The legal blood alcohol limit for drivers in South Australia was changed from 0.08 to 0.05 g/100mL on July 1, 1991. In this paper, the reduction in the legal limit is related to trends over time in the blood alcohol levels (BALs) of the general population of drivers on the roads late at night and to the rate of involvement of alcohol in crashes.

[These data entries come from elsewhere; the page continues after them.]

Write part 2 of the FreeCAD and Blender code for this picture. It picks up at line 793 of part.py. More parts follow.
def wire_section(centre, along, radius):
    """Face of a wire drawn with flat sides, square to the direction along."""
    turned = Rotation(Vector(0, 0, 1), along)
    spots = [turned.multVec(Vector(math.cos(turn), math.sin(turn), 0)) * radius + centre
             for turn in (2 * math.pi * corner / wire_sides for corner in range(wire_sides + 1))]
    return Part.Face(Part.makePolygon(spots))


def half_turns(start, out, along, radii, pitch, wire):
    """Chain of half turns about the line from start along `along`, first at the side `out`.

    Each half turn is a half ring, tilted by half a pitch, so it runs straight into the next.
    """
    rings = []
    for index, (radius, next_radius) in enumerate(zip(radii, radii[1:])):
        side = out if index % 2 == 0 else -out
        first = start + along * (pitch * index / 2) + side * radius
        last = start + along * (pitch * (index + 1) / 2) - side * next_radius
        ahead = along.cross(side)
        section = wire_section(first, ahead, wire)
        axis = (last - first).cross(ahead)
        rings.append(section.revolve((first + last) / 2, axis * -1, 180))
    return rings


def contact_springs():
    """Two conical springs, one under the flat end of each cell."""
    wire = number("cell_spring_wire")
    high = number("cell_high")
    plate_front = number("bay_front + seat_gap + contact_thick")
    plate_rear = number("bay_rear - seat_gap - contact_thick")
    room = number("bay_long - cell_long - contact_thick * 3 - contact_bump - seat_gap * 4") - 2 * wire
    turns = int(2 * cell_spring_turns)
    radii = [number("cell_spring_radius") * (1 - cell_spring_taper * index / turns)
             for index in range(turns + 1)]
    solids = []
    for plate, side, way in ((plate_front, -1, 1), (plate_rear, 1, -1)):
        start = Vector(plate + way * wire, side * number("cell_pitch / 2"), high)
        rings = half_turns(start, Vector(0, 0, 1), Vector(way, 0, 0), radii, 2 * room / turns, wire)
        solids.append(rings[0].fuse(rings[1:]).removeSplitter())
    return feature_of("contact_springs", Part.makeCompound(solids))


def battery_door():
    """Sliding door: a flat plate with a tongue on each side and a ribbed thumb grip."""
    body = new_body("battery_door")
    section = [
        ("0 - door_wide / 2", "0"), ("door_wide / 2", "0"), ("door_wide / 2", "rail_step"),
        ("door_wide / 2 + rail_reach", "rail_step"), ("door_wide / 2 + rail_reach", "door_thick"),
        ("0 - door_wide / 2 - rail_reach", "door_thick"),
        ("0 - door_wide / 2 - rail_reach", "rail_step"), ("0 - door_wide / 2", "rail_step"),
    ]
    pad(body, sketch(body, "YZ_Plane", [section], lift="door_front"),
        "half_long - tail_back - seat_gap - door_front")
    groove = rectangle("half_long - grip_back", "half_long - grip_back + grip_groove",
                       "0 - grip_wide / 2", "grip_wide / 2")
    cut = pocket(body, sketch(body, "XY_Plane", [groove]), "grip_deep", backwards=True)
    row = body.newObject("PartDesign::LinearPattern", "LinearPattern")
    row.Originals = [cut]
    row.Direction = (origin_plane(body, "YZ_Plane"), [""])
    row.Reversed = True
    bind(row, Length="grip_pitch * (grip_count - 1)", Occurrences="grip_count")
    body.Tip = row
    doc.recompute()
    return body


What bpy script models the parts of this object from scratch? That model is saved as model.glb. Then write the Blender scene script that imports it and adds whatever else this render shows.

The procedure used to obtain breath samples from a representative sample of Adelaide car drivers was first used in 1979 (Holubowycz, McLean and McCaul, 1991). Twenty intersections controlled by traffic signals were visited by two teams of research assistants from the NHMRC Road Accident Research Unit on a rostered basis between 10pm and 3am. The first driver to stop at a red light was approached and asked to blow into a hand-held breath alcohol meter (a Lion Laboratories Alcolmeter SD-2). The sex of the driver was recorded, together with his or her estimated age group (under 21 years / 21-29 / 30-50 / over 50).
The BAL distributions were weighted on a daily and hourly basis to allow for varying traffic flows. A correction was also made to allow for the estimated BALs of drivers who refused to provide a breath sample (about 5 per cent), using a method developed by Carlson (Wolfe, 1973; Carlson, 1979). All roadside survey percentages presented in this paper have been weighted and corrected in this manner.
Information on the role of alcohol in crashes was obtained for fatally injured drivers and for drivers who were breath tested by the police at the scene of an accident. In both cases, the accident data were for a similar region to that covered by the roadside surveys. The fatality data were for full calendar years, at all hours of the day. The police breath testing data were for 10pm to 3am, on the nights that the roadside surveys were conducted in 1991, before the introduction of 0.05, and in 1993.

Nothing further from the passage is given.